START Data shown

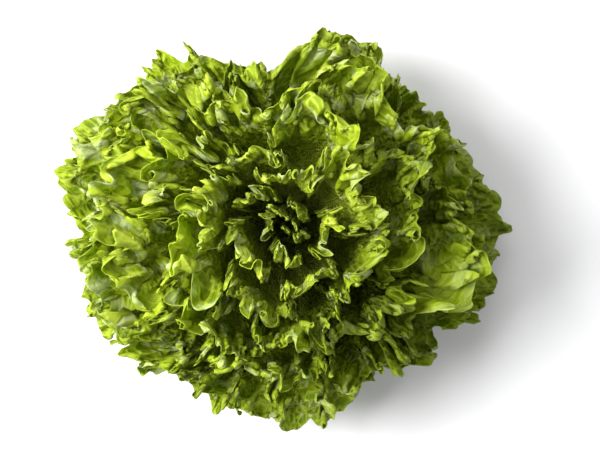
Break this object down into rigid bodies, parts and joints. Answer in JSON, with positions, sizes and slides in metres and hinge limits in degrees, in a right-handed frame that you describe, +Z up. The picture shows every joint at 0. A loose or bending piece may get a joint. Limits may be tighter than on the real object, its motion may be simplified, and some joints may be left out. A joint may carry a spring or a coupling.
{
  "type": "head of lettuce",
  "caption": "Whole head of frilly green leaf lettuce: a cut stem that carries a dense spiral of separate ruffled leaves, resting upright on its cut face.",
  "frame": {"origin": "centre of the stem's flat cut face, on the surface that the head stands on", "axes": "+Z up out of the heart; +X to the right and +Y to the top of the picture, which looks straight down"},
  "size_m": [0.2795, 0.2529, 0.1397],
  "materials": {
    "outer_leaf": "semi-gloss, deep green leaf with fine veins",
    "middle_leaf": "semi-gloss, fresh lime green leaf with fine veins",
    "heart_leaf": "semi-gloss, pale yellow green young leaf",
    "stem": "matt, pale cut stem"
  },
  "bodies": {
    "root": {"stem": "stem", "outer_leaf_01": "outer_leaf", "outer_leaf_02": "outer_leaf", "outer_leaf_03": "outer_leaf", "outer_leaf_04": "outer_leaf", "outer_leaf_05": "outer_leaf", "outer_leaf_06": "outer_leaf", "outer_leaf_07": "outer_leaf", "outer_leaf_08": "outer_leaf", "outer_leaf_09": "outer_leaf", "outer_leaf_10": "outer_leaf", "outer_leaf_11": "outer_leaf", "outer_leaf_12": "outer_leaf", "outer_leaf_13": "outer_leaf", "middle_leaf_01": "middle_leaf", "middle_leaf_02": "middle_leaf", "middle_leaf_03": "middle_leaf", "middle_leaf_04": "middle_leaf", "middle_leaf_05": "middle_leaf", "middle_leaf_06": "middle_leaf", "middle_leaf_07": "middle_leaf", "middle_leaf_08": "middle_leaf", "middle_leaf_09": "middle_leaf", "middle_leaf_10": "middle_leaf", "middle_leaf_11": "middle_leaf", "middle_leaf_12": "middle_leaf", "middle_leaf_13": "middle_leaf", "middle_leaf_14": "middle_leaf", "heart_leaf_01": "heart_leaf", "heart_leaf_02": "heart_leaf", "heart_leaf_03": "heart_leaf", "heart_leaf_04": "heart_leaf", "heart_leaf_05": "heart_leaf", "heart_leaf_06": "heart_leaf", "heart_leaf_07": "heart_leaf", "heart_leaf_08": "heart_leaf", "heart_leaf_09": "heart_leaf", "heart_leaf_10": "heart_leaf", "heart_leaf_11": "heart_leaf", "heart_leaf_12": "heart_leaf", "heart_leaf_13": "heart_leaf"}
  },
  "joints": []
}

END Data shown

Extract all lines containing the word "picture".

Break this object down into rigid bodies, parts and joints. Answer in JSON, with positions, sizes and slides in metres and hinge limits in degrees, in a right-handed frame that you describe, +Z up. The picture shows every joint at 0. A loose or bending piece may get a joint. Limits may be tighter than on the real object, its motion may be simplified, and some joints may be left out. A joint may carry a spring or a coupling.
  "frame": {"origin": "centre of the stem's flat cut face, on the surface that the head stands on", "axes": "+Z up out of the heart; +X to the right and +Y to the top of the picture, which looks straight down"},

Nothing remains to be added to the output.